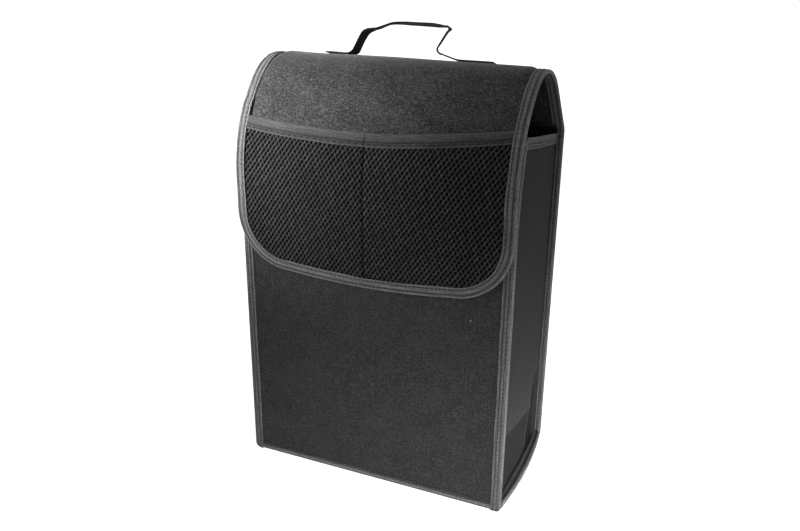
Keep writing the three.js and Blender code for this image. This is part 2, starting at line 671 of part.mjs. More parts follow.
const floorHalfY = backFace - liningDepth - LINING - PLY_GAP;
const floorLayer = (low, thickness) => box(
  [-insideX, -floorHalfY, low], [insideX, floorHalfY, low + thickness]);
add(bag, 'bottom_felt', bottomFelt(), felt);
add(bag, 'bottom_board', floorLayer(boardLow, BOARD), card);
add(bag, 'bottom_lining', floorLayer(boardLow + BOARD + PLY_GAP, LINING), felt);

add(bag, 'front_hem', frontHem(), tape);
add(bag, 'front_foot_tape', endFootTape(-1), tape);
add(bag, 'back_foot_tape', endFootTape(1), tape);
for (const [word, side] of [['left', -1], ['right', 1]]) {
  add(bag, `${word}_side_felt`, sideWall(side), felt);
  add(bag, `${word}_side_hem`, sideHem(side), tape);
  add(bag, `${word}_front_seam_tape`, frontSeamTape(side), tape);
  add(bag, `${word}_back_seam_tape`, backSeamTape(side), tape);
  add(bag, `${word}_foot_tape`, sideFootTape(side), tape);
  add(bag, `${word}_loop_patch`, patch(side, loopFront, loopFront + LOOP_THICKNESS), grip);
  add(bag, `${word}_back_hook_strip`, backStrip(side), grip);
  add(flap, `${word}_hook_patch`, patch(side, hookFront, loopFront - PLY_GAP), grip);
}

add(flap, 'flap_felt', flapFelt(), felt);
add(flap, 'flap_edge_tape', flapTape(), tape);
add(flap, 'pocket_mesh', pocketMesh(), net);
add(flap, 'pocket_hem', pocketHem(), tape);
add(flap, 'handle', handle(), web);

// The flap stands out in front of the box, so the whole bag moves back to keep the origin central.
bag.position.y = -(flapFront + backFace) / 2;

export default bag;
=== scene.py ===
# %% [markdown]
# # A felt bag for a car boot
#
# The bag is a stiff box of black felt with bound seams. Its back runs on over the top as an arched
# flap, and a piece of spacer mesh on the flap's front makes two pockets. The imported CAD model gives
# the shape and the moving flap. This lesson makes the cloth that one sees: felt, tape, mesh, thread.

import bpy
import numpy as np
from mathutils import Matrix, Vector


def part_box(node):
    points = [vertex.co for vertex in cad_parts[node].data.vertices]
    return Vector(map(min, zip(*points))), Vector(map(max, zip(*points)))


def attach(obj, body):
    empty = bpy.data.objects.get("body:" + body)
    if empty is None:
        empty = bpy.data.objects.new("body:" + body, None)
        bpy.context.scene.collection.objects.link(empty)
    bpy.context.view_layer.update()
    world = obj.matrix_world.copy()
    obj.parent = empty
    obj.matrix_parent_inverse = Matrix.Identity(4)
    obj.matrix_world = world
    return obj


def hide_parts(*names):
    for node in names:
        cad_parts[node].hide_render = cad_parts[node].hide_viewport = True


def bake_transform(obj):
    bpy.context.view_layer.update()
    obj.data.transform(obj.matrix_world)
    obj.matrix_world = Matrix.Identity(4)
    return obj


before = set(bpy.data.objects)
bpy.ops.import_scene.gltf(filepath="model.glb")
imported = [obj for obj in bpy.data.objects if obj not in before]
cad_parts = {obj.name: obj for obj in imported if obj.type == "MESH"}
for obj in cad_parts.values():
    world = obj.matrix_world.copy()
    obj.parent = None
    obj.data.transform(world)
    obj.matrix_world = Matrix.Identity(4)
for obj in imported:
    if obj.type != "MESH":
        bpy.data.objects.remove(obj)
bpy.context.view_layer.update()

# %% [markdown]
# ## Sizes
#
# Cloth is measured in millimetres here, on the bag itself, as a maker would. One function turns such
# points into the frame's metres. The bag's middle lies a little behind the frame's origin, because
# the flap stands out in front, so that small shift is read from the frame.

# %% Sizes of the bag, in millimetres
WIDTH = 300.0
DEPTH = 170.0
BACK_HEIGHT = 374.0
FRONT_HEIGHT = 386.0
SIDE_BACK_HEIGHT = 367.0
FRONT_LEAN = 15.0
LEAN_START = 290.0
FLANGE = 8.0
FELT = 1.8
SIDE_FELT = 1.4
BOARD = 1.6
LINING = 0.6
MESH = 1.2
TAPE = 0.8
TAPE_WIDTH = 11.0
PLY_GAP = 0.3
HALF_WIDTH = WIDTH / 2
HALF_DEPTH = DEPTH / 2
PANEL_INSET = TAPE + PLY_GAP
SEAM_STACK = FELT + PLY_GAP + SIDE_FELT
HEM_STACK = FELT + BOARD + LINING + 2 * PLY_GAP
FLAP_STACK = MESH + PLY_GAP + FELT
BETWEEN_TAPES = HALF_WIDTH - TAPE_WIDTH - PLY_GAP
shift_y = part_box("back_foot_tape")[1].y * 1000 - HALF_DEPTH
print("The bag's middle is shifted by", round(shift_y, 2), "mm")


def to_metres(points):
    """Points in millimetres on the bag, as points in metres in the frame."""
    return (np.asarray(points, float) + [0, shift_y, 0]) / 1000


def fold_radius(stack):
    """Inner radius of a tape's fold round a stack of layers: half the stack and a small gap."""
    return stack / 2 + PLY_GAP


def taped_half(stack):
    """Half the thickness of a taped edge: the fold's inner radius and the tape."""
    return fold_radius(stack) + TAPE


SEAM_HALF = taped_half(SEAM_STACK)
BETWEEN_SEAMS = HALF_DEPTH - 2 * SEAM_HALF - PLY_GAP
WALL_X = HALF_WIDTH - FLANGE - SIDE_FELT / 2
FLAP_FRONT = -HALF_DEPTH - 1.5 - 2 * taped_half(FLAP_STACK)


def ease(value, low, high):
    """Goes from 0 at low to 1 at high along a smooth S."""
    t = np.clip((value - low) / (high - low), 0, 1)
    return t * t * (3 - 2 * t)


def hump(value, middle, width):
    """A bell of height 1 round middle."""
    return np.exp(-(((value - middle) / width) ** 2))


# %% [markdown]
# ## A layer of cloth
#
# Felt, tape and webbing are all thin solids with two faces and a rim. Each face is a grid of points
# worked out by a formula, so one helper can close any pair of such grids into a solid. It also keeps
# the cloth's flat size as a UV map in metres, which the weave follows later.

# %% Helpers that make the meshes


def grid_quads(rows, columns, first=0):
    """Quads of a grid of points that is stored row by row, starting at index first."""
    corner = first + np.arange(rows - 1)[:, None] * columns + np.arange(columns - 1)
    quads = np.stack([corner, corner + 1, corner + columns + 1, corner + columns], axis=-1)
    return quads.reshape(-1, 4)


def linked(name, data):
    """A new object that shows a mesh, lamp or camera, put into the scene."""
    made = bpy.data.objects.new(name, data)
    bpy.context.scene.collection.objects.link(made)
    return made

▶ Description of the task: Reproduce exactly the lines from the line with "add(flap, 'flap_felt', flapFelt(), felt);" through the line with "from mathutils import Matrix, Vector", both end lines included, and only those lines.

▶ Exercise solution:
add(flap, 'flap_felt', flapFelt(), felt);
add(flap, 'flap_edge_tape', flapTape(), tape);
add(flap, 'pocket_mesh', pocketMesh(), net);
add(flap, 'pocket_hem', pocketHem(), tape);
add(flap, 'handle', handle(), web);

// The flap stands out in front of the box, so the whole bag moves back to keep the origin central.
bag.position.y = -(flapFront + backFace) / 2;

export default bag;
=== scene.py ===
# %% [markdown]
# # A felt bag for a car boot
#
# The bag is a stiff box of black felt with bound seams. Its back runs on over the top as an arched
# flap, and a piece of spacer mesh on the flap's front makes two pockets. The imported CAD model gives
# the shape and the moving flap. This lesson makes the cloth that one sees: felt, tape, mesh, thread.

import bpy
import numpy as np
from mathutils import Matrix, Vector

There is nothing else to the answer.